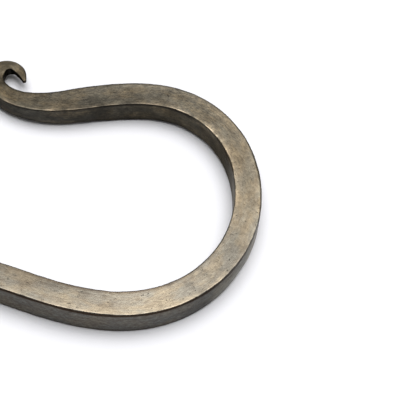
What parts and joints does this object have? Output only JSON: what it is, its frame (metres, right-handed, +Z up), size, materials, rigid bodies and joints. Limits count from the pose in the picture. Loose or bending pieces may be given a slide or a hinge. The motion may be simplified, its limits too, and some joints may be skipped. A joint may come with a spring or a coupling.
{
  "type": "s hook",
  "caption": "Forged steel S hook of square bar: two open opposed hooks, each ending in a drawn-out taper rolled outward into a small scroll.",
  "frame": {"origin": "middle of the bar, on the face that it lies on", "axes": "+X along the load line through both hooks, +Z up out of the flat face it lies on"},
  "size_m": [0.1434, 0.0986, 0.0063],
  "materials": {
    "browned_steel": "hand-forged square bar with a satin browned skin, mottled darker patches, and arrises rubbed bright"
  },
  "bodies": {
    "root": {"s_hook": "browned_steel"}
  },
  "joints": []
}
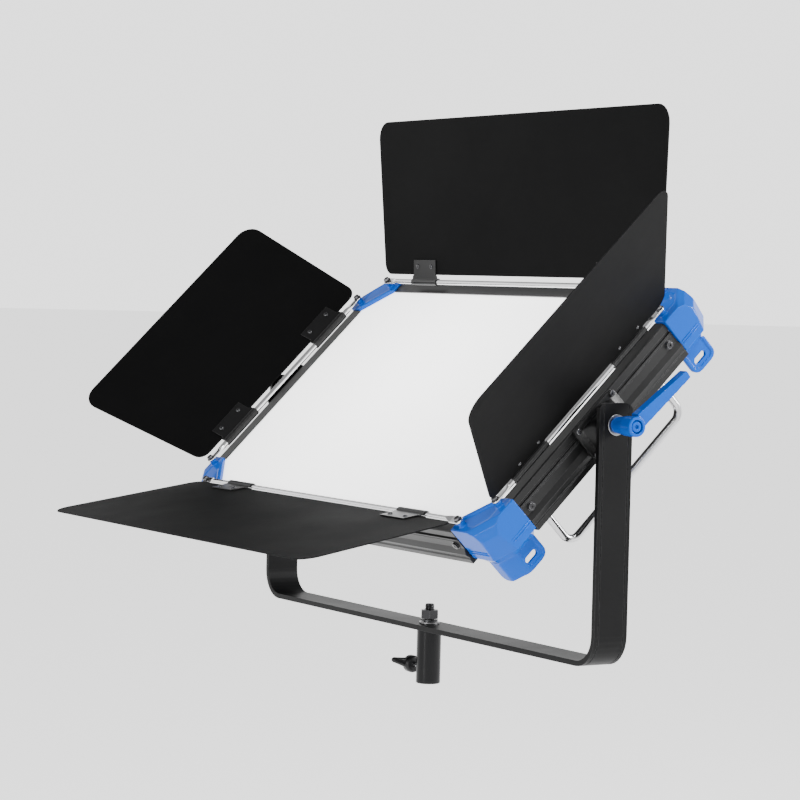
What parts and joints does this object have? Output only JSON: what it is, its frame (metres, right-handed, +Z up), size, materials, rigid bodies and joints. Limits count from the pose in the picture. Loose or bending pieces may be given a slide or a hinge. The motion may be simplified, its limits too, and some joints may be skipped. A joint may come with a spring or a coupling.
{
  "type": "panel light with barn doors",
  "caption": "Flat rectangular LED panel light with hinged barn door leaves on rods, blue corner castings, a U-shaped yoke with a clamp lever, rear bar handles and a stand socket.",
  "frame": {"origin": "centre of the mouth of the stand socket", "axes": "+Z up; the light faces -Y, tilted back; +X is the side of the clamp lever, and the tilt axis runs along X"},
  "size_m": [0.8627, 0.4431, 0.5871],
  "materials": {
    "leaf_coat": "fine matt black powder coat",
    "clip_coat": "satin black",
    "rod_chrome": "bright",
    "handle_chrome": "bright",
    "screw_oxide": "black oxide",
    "zinc": "bright zinc",
    "casting_blue": "gloss blue",
    "lever_blue": "gloss blue",
    "rail_anodised": "satin black anodised",
    "yoke_coat": "matt black powder coat",
    "bracket_coat": "satin black",
    "cover_coat": "matt black powder coat",
    "socket_anodised": "satin black anodised",
    "opal": "opal, satin",
    "board": "white board",
    "black_plastic": "moulded black",
    "display": "dark glossy window"
  },
  "bodies": {
    "yoke": {"yoke_strap": "yoke_coat", "stand_socket": "socket_anodised", "socket_stud": "screw_oxide", "flat_washer": "zinc", "spring_washer": "screw_oxide", "stud_nut": "screw_oxide"},
    "thumb_screw": {"socket_thumb_screw": "black_plastic"},
    "head": {"back_cover": "cover_coat", "control_box": "cover_coat", "corner_bottom_left": "casting_blue", "corner_bottom_right": "casting_blue", "corner_top_left": "casting_blue", "corner_top_right": "casting_blue", "diffuser": "opal", "display_window": "display", "door_rod_bottom": "rod_chrome", "door_rod_left": "rod_chrome", "door_rod_right": "rod_chrome", "door_rod_top": "rod_chrome", "driver_board": "board", "led_board": "board", "lever_screw": "lever_blue", "lever_washer": "zinc", "mains_inlet": "black_plastic", "pivot_bolt": "screw_oxide", "pivot_bracket_left": "bracket_coat", "pivot_bracket_right": "bracket_coat", "pivot_washer": "zinc", "rail_bottom": "rail_anodised", "rail_left": "rail_anodised", "rail_right": "rail_anodised", "rail_top": "rail_anodised", "rear_handle_left": "handle_chrome", "rear_handle_right": "handle_chrome", "rod_screw_bottom_a": "screw_oxide", "rod_screw_bottom_b": "screw_oxide", "rod_screw_left_a": "screw_oxide", "rod_screw_left_b": "screw_oxide", "rod_screw_right_a": "screw_oxide", "rod_screw_right_b": "screw_oxide", "rod_screw_top_a": "screw_oxide", "rod_screw_top_b": "screw_oxide"},
    "tilt_lever": {"clamp_lever": "lever_blue"},
    "leaf_top": {"door_leaf_top": "leaf_coat", "door_clip_top_a": "clip_coat", "door_clip_top_b": "clip_coat"},
    "leaf_right": {"door_leaf_right": "leaf_coat", "door_clip_right_a": "clip_coat", "door_clip_right_b": "clip_coat"},
    "leaf_bottom": {"door_leaf_bottom": "leaf_coat", "door_clip_bottom_a": "clip_coat", "door_clip_bottom_b": "clip_coat"},
    "leaf_left": {"door_leaf_left": "leaf_coat", "door_clip_left_a": "clip_coat", "door_clip_left_b": "clip_coat"},
    "dimmer": {"dimmer_dial": "black_plastic"},
    "colour": {"colour_dial": "black_plastic"},
    "switch": {"power_switch": "black_plastic"}
  },
  "joints": [
    {"name": "thumb_screw_turn", "type": "hinge", "parent": "yoke", "child": "thumb_screw", "pos_m": [-0.02, 0, 0.0155], "axis": [1, 0, 0], "continuous": true},
    {"name": "head_tilt", "type": "hinge", "parent": "yoke", "child": "head", "pos_m": [0, 0, 0.2832], "axis": [1, 0, 0], "range_deg": [-70, 50]},
    {"name": "lever_turn", "type": "hinge", "parent": "head", "child": "tilt_lever", "pos_m": [0.3395, 0, 0.2832], "axis": [1, 0, 0], "range_deg": [-100, 60]},
    {"name": "leaf_top_hinge", "type": "hinge", "parent": "head", "child": "leaf_top", "pos_m": [0, 0.09259, 0.4107], "axis": [1, 0, 0], "range_deg": [-67, 120]},
    {"name": "leaf_right_hinge", "type": "hinge", "parent": "head", "child": "leaf_right", "pos_m": [0.287, -0.01794, 0.30133], "axis": [0, -0.7108, -0.7034], "range_deg": [-33, 133]},
    {"name": "leaf_bottom_hinge", "type": "hinge", "parent": "head", "child": "leaf_bottom", "pos_m": [0, -0.12847, 0.19195], "axis": [-1, 0, 0], "range_deg": [-54, 126]},
    {"name": "leaf_left_hinge", "type": "hinge", "parent": "head", "child": "leaf_left", "pos_m": [-0.287, -0.01794, 0.30133], "axis": [0, 0.7108, 0.7034], "range_deg": [-15, 151]},
    {"name": "dimmer_turn", "type": "hinge", "parent": "head", "child": "dimmer", "pos_m": [-0.055, 0.06353, 0.26165], "axis": [0, 0.7034, -0.7108], "continuous": true},
    {"name": "colour_turn", "type": "hinge", "parent": "head", "child": "colour", "pos_m": [0.055, 0.06353, 0.26165], "axis": [0, 0.7034, -0.7108], "continuous": true},
    {"name": "switch_rock", "type": "hinge", "parent": "head", "child": "switch", "pos_m": [-0.055, 0.02088, 0.21945], "axis": [1, 0, 0], "range_deg": [-28, 0]}
  ]
}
::::::::
Exercise aim
Every entry above needs to be quoted exactly.

Response to this task
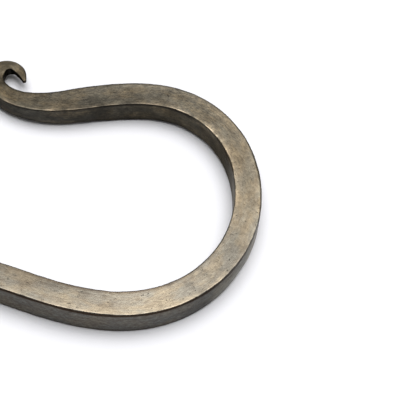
What parts and joints does this object have? Output only JSON: what it is, its frame (metres, right-handed, +Z up), size, materials, rigid bodies and joints. Limits count from the pose in the picture. Loose or bending pieces may be given a slide or a hinge. The motion may be simplified, its limits too, and some joints may be skipped. A joint may come with a spring or a coupling.
{
  "type": "s hook",
  "caption": "Forged steel S hook of square bar: two open opposed hooks, each ending in a drawn-out taper rolled outward into a small scroll.",
  "frame": {"origin": "middle of the bar, on the face that it lies on", "axes": "+X along the load line through both hooks, +Z up out of the flat face it lies on"},
  "size_m": [0.1434, 0.0986, 0.0063],
  "materials": {
    "browned_steel": "hand-forged square bar with a satin browned skin, mottled darker patches, and arrises rubbed bright"
  },
  "bodies": {
    "root": {"s_hook": "browned_steel"}
  },
  "joints": []
}
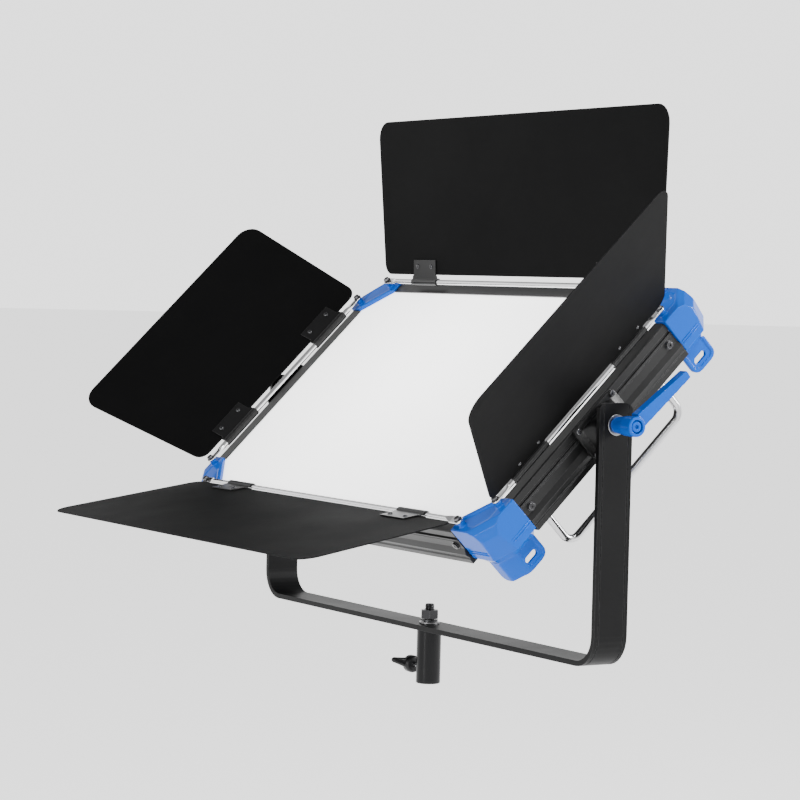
What parts and joints does this object have? Output only JSON: what it is, its frame (metres, right-handed, +Z up), size, materials, rigid bodies and joints. Limits count from the pose in the picture. Loose or bending pieces may be given a slide or a hinge. The motion may be simplified, its limits too, and some joints may be skipped. A joint may come with a spring or a coupling.
{
  "type": "panel light with barn doors",
  "caption": "Flat rectangular LED panel light with hinged barn door leaves on rods, blue corner castings, a U-shaped yoke with a clamp lever, rear bar handles and a stand socket.",
  "frame": {"origin": "centre of the mouth of the stand socket", "axes": "+Z up; the light faces -Y, tilted back; +X is the side of the clamp lever, and the tilt axis runs along X"},
  "size_m": [0.8627, 0.4431, 0.5871],
  "materials": {
    "leaf_coat": "fine matt black powder coat",
    "clip_coat": "satin black",
    "rod_chrome": "bright",
    "handle_chrome": "bright",
    "screw_oxide": "black oxide",
    "zinc": "bright zinc",
    "casting_blue": "gloss blue",
    "lever_blue": "gloss blue",
    "rail_anodised": "satin black anodised",
    "yoke_coat": "matt black powder coat",
    "bracket_coat": "satin black",
    "cover_coat": "matt black powder coat",
    "socket_anodised": "satin black anodised",
    "opal": "opal, satin",
    "board": "white board",
    "black_plastic": "moulded black",
    "display": "dark glossy window"
  },
  "bodies": {
    "yoke": {"yoke_strap": "yoke_coat", "stand_socket": "socket_anodised", "socket_stud": "screw_oxide", "flat_washer": "zinc", "spring_washer": "screw_oxide", "stud_nut": "screw_oxide"},
    "thumb_screw": {"socket_thumb_screw": "black_plastic"},
    "head": {"back_cover": "cover_coat", "control_box": "cover_coat", "corner_bottom_left": "casting_blue", "corner_bottom_right": "casting_blue", "corner_top_left": "casting_blue", "corner_top_right": "casting_blue", "diffuser": "opal", "display_window": "display", "door_rod_bottom": "rod_chrome", "door_rod_left": "rod_chrome", "door_rod_right": "rod_chrome", "door_rod_top": "rod_chrome", "driver_board": "board", "led_board": "board", "lever_screw": "lever_blue", "lever_washer": "zinc", "mains_inlet": "black_plastic", "pivot_bolt": "screw_oxide", "pivot_bracket_left": "bracket_coat", "pivot_bracket_right": "bracket_coat", "pivot_washer": "zinc", "rail_bottom": "rail_anodised", "rail_left": "rail_anodised", "rail_right": "rail_anodised", "rail_top": "rail_anodised", "rear_handle_left": "handle_chrome", "rear_handle_right": "handle_chrome", "rod_screw_bottom_a": "screw_oxide", "rod_screw_bottom_b": "screw_oxide", "rod_screw_left_a": "screw_oxide", "rod_screw_left_b": "screw_oxide", "rod_screw_right_a": "screw_oxide", "rod_screw_right_b": "screw_oxide", "rod_screw_top_a": "screw_oxide", "rod_screw_top_b": "screw_oxide"},
    "tilt_lever": {"clamp_lever": "lever_blue"},
    "leaf_top": {"door_leaf_top": "leaf_coat", "door_clip_top_a": "clip_coat", "door_clip_top_b": "clip_coat"},
    "leaf_right": {"door_leaf_right": "leaf_coat", "door_clip_right_a": "clip_coat", "door_clip_right_b": "clip_coat"},
    "leaf_bottom": {"door_leaf_bottom": "leaf_coat", "door_clip_bottom_a": "clip_coat", "door_clip_bottom_b": "clip_coat"},
    "leaf_left": {"door_leaf_left": "leaf_coat", "door_clip_left_a": "clip_coat", "door_clip_left_b": "clip_coat"},
    "dimmer": {"dimmer_dial": "black_plastic"},
    "colour": {"colour_dial": "black_plastic"},
    "switch": {"power_switch": "black_plastic"}
  },
  "joints": [
    {"name": "thumb_screw_turn", "type": "hinge", "parent": "yoke", "child": "thumb_screw", "pos_m": [-0.02, 0, 0.0155], "axis": [1, 0, 0], "continuous": true},
    {"name": "head_tilt", "type": "hinge", "parent": "yoke", "child": "head", "pos_m": [0, 0, 0.2832], "axis": [1, 0, 0], "range_deg": [-70, 50]},
    {"name": "lever_turn", "type": "hinge", "parent": "head", "child": "tilt_lever", "pos_m": [0.3395, 0, 0.2832], "axis": [1, 0, 0], "range_deg": [-100, 60]},
    {"name": "leaf_top_hinge", "type": "hinge", "parent": "head", "child": "leaf_top", "pos_m": [0, 0.09259, 0.4107], "axis": [1, 0, 0], "range_deg": [-67, 120]},
    {"name": "leaf_right_hinge", "type": "hinge", "parent": "head", "child": "leaf_right", "pos_m": [0.287, -0.01794, 0.30133], "axis": [0, -0.7108, -0.7034], "range_deg": [-33, 133]},
    {"name": "leaf_bottom_hinge", "type": "hinge", "parent": "head", "child": "leaf_bottom", "pos_m": [0, -0.12847, 0.19195], "axis": [-1, 0, 0], "range_deg": [-54, 126]},
    {"name": "leaf_left_hinge", "type": "hinge", "parent": "head", "child": "leaf_left", "pos_m": [-0.287, -0.01794, 0.30133], "axis": [0, 0.7108, 0.7034], "range_deg": [-15, 151]},
    {"name": "dimmer_turn", "type": "hinge", "parent": "head", "child": "dimmer", "pos_m": [-0.055, 0.06353, 0.26165], "axis": [0, 0.7034, -0.7108], "continuous": true},
    {"name": "colour_turn", "type": "hinge", "parent": "head", "child": "colour", "pos_m": [0.055, 0.06353, 0.26165], "axis": [0, 0.7034, -0.7108], "continuous": true},
    {"name": "switch_rock", "type": "hinge", "parent": "head", "child": "switch", "pos_m": [-0.055, 0.02088, 0.21945], "axis": [1, 0, 0], "range_deg": [-28, 0]}
  ]
}